Start of SOURCE EXCERPT

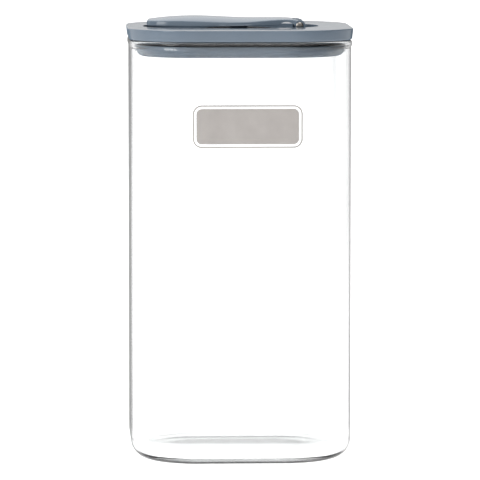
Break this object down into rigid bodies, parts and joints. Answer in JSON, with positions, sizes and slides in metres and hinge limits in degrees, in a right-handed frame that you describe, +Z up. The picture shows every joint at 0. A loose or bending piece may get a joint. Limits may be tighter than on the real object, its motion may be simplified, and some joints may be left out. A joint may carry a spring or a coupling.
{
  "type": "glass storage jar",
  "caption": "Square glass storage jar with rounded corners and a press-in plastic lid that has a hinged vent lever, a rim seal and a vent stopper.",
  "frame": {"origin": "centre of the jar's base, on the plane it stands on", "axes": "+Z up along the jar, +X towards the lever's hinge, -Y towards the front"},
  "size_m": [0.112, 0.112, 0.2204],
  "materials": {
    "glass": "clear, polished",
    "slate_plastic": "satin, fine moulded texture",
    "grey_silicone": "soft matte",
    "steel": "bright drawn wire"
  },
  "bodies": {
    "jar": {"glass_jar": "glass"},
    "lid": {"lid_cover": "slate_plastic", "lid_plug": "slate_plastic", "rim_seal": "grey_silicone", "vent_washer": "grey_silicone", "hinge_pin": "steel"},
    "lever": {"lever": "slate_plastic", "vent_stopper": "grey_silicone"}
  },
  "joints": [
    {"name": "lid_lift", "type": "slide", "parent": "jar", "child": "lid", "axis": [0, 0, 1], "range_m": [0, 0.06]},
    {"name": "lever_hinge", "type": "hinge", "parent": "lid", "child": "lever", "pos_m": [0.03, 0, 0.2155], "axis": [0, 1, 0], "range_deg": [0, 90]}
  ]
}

End of SOURCE EXCERPT

> **EXERCISE DETAILS**: Reproduce all the data word for word.

> **FULL ANSWER**:
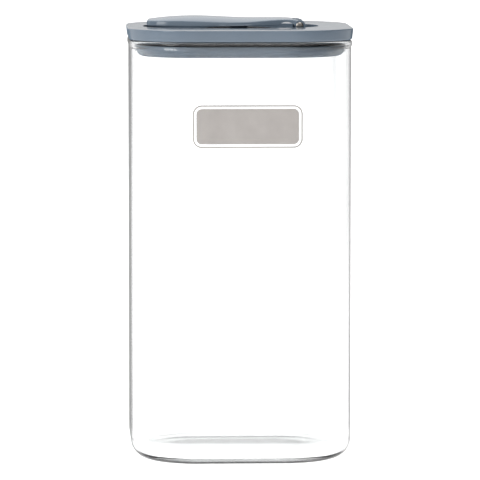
Break this object down into rigid bodies, parts and joints. Answer in JSON, with positions, sizes and slides in metres and hinge limits in degrees, in a right-handed frame that you describe, +Z up. The picture shows every joint at 0. A loose or bending piece may get a joint. Limits may be tighter than on the real object, its motion may be simplified, and some joints may be left out. A joint may carry a spring or a coupling.
{
  "type": "glass storage jar",
  "caption": "Square glass storage jar with rounded corners and a press-in plastic lid that has a hinged vent lever, a rim seal and a vent stopper.",
  "frame": {"origin": "centre of the jar's base, on the plane it stands on", "axes": "+Z up along the jar, +X towards the lever's hinge, -Y towards the front"},
  "size_m": [0.112, 0.112, 0.2204],
  "materials": {
    "glass": "clear, polished",
    "slate_plastic": "satin, fine moulded texture",
    "grey_silicone": "soft matte",
    "steel": "bright drawn wire"
  },
  "bodies": {
    "jar": {"glass_jar": "glass"},
    "lid": {"lid_cover": "slate_plastic", "lid_plug": "slate_plastic", "rim_seal": "grey_silicone", "vent_washer": "grey_silicone", "hinge_pin": "steel"},
    "lever": {"lever": "slate_plastic", "vent_stopper": "grey_silicone"}
  },
  "joints": [
    {"name": "lid_lift", "type": "slide", "parent": "jar", "child": "lid", "axis": [0, 0, 1], "range_m": [0, 0.06]},
    {"name": "lever_hinge", "type": "hinge", "parent": "lid", "child": "lever", "pos_m": [0.03, 0, 0.2155], "axis": [0, 1, 0], "range_deg": [0, 90]}
  ]
}